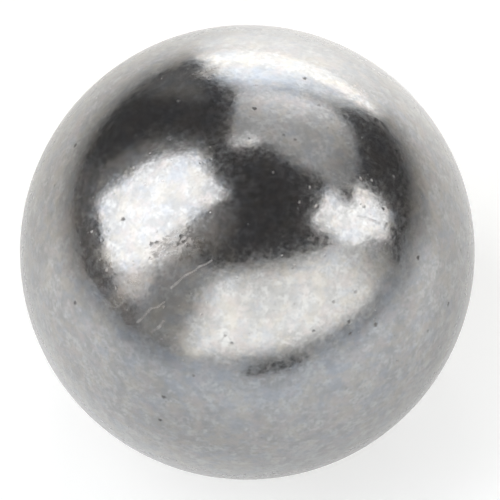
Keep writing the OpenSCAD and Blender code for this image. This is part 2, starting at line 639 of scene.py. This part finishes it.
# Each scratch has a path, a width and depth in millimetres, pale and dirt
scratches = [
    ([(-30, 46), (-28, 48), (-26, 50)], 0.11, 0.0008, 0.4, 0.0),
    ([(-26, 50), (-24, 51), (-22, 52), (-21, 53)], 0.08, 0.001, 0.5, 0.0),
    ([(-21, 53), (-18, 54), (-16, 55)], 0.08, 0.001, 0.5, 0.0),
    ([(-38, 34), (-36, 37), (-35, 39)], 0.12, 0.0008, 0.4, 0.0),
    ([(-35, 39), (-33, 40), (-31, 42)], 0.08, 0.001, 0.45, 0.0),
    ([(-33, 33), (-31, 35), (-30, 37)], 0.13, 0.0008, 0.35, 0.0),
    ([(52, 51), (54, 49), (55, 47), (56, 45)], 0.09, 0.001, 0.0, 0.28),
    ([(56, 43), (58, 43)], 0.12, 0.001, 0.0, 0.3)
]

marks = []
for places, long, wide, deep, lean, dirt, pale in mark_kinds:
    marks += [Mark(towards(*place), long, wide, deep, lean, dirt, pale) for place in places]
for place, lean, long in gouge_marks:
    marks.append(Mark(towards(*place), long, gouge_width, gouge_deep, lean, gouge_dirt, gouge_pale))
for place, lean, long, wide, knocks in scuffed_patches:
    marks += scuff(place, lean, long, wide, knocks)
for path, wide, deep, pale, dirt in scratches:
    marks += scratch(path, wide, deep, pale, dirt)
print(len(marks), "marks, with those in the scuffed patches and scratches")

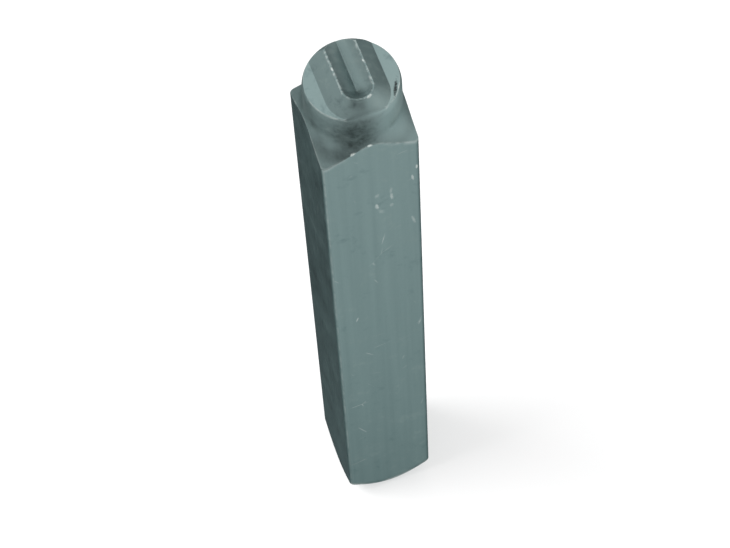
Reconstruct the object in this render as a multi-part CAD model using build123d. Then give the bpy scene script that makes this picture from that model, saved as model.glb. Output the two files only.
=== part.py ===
====
◆ WHAT IS EXPECTED
Produce an exact copy of every entry above.

◆ SOLUTION TO THE EXERCISE
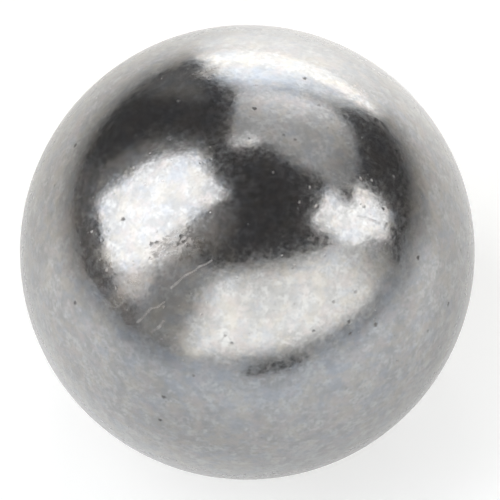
Keep writing the OpenSCAD and Blender code for this image. This is part 2, starting at line 639 of scene.py. This part finishes it.
# Each scratch has a path, a width and depth in millimetres, pale and dirt
scratches = [
    ([(-30, 46), (-28, 48), (-26, 50)], 0.11, 0.0008, 0.4, 0.0),
    ([(-26, 50), (-24, 51), (-22, 52), (-21, 53)], 0.08, 0.001, 0.5, 0.0),
    ([(-21, 53), (-18, 54), (-16, 55)], 0.08, 0.001, 0.5, 0.0),
    ([(-38, 34), (-36, 37), (-35, 39)], 0.12, 0.0008, 0.4, 0.0),
    ([(-35, 39), (-33, 40), (-31, 42)], 0.08, 0.001, 0.45, 0.0),
    ([(-33, 33), (-31, 35), (-30, 37)], 0.13, 0.0008, 0.35, 0.0),
    ([(52, 51), (54, 49), (55, 47), (56, 45)], 0.09, 0.001, 0.0, 0.28),
    ([(56, 43), (58, 43)], 0.12, 0.001, 0.0, 0.3)
]

marks = []
for places, long, wide, deep, lean, dirt, pale in mark_kinds:
    marks += [Mark(towards(*place), long, wide, deep, lean, dirt, pale) for place in places]
for place, lean, long in gouge_marks:
    marks.append(Mark(towards(*place), long, gouge_width, gouge_deep, lean, gouge_dirt, gouge_pale))
for place, lean, long, wide, knocks in scuffed_patches:
    marks += scuff(place, lean, long, wide, knocks)
for path, wide, deep, pale, dirt in scratches:
    marks += scratch(path, wide, deep, pale, dirt)
print(len(marks), "marks, with those in the scuffed patches and scratches")

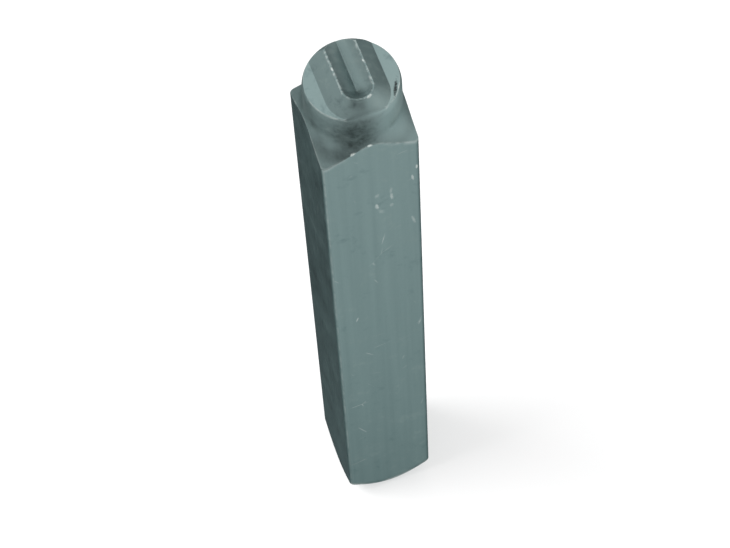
Reconstruct the object in this render as a multi-part CAD model using build123d. Then give the bpy scene script that makes this picture from that model, saved as model.glb. Output the two files only.
=== part.py ===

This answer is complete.